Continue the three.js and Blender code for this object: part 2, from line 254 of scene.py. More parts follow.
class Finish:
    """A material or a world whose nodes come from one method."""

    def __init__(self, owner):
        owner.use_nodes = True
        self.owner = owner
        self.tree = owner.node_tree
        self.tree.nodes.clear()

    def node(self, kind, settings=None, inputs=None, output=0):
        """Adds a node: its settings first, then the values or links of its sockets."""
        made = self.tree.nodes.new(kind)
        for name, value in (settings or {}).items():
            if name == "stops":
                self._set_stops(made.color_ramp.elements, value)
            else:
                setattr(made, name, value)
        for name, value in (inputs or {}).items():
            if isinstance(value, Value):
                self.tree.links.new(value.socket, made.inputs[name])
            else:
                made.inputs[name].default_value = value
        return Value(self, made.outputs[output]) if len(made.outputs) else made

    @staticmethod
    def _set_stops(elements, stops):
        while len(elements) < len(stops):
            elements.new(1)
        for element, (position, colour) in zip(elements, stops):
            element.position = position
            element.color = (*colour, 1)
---
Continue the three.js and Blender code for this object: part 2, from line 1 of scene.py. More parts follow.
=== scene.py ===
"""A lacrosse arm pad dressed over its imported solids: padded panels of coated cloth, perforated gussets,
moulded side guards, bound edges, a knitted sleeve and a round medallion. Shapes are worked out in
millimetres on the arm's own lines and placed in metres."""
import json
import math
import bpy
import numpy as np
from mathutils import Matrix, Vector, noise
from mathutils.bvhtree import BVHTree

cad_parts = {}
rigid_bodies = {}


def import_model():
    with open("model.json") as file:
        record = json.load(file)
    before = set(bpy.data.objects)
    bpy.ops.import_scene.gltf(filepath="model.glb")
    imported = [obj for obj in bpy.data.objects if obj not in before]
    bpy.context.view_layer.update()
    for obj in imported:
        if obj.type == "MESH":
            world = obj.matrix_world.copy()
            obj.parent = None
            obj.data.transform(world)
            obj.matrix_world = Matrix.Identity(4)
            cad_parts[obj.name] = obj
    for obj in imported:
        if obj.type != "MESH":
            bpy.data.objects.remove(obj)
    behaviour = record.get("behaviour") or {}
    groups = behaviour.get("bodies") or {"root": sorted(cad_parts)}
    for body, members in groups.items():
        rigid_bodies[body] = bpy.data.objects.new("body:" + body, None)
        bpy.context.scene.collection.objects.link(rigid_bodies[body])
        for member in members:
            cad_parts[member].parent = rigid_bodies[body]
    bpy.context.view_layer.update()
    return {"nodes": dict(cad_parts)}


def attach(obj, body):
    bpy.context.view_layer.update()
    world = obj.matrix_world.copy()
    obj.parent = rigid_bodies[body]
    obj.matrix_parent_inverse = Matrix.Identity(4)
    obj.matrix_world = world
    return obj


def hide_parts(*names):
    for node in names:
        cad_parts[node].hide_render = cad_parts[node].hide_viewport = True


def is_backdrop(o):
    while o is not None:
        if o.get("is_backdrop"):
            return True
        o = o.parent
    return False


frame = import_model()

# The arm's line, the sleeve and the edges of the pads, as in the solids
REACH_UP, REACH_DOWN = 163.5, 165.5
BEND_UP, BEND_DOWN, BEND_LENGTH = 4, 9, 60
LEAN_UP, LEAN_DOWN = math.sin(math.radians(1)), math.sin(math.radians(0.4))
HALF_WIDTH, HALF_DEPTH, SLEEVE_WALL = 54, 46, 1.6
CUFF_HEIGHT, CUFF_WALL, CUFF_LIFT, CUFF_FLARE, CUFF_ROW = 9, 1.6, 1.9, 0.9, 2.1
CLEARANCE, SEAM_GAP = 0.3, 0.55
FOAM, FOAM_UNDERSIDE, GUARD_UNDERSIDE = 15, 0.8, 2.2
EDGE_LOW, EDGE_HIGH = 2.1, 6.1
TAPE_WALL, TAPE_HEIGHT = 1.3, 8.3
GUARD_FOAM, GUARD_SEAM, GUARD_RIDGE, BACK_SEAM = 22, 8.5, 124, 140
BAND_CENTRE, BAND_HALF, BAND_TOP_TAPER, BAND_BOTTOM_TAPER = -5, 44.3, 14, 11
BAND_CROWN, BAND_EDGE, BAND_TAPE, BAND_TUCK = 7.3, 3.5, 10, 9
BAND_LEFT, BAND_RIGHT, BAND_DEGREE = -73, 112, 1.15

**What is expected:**
Only the lines from the one containing "obj.matrix_world = world" to the one containing "frame = import_model()" are to be printed, both ends included, exactly as written.

**Response to this task:**
    obj.matrix_world = world
    return obj


def hide_parts(*names):
    for node in names:
        cad_parts[node].hide_render = cad_parts[node].hide_viewport = True


def is_backdrop(o):
    while o is not None:
        if o.get("is_backdrop"):
            return True
        o = o.parent
    return False


frame = import_model()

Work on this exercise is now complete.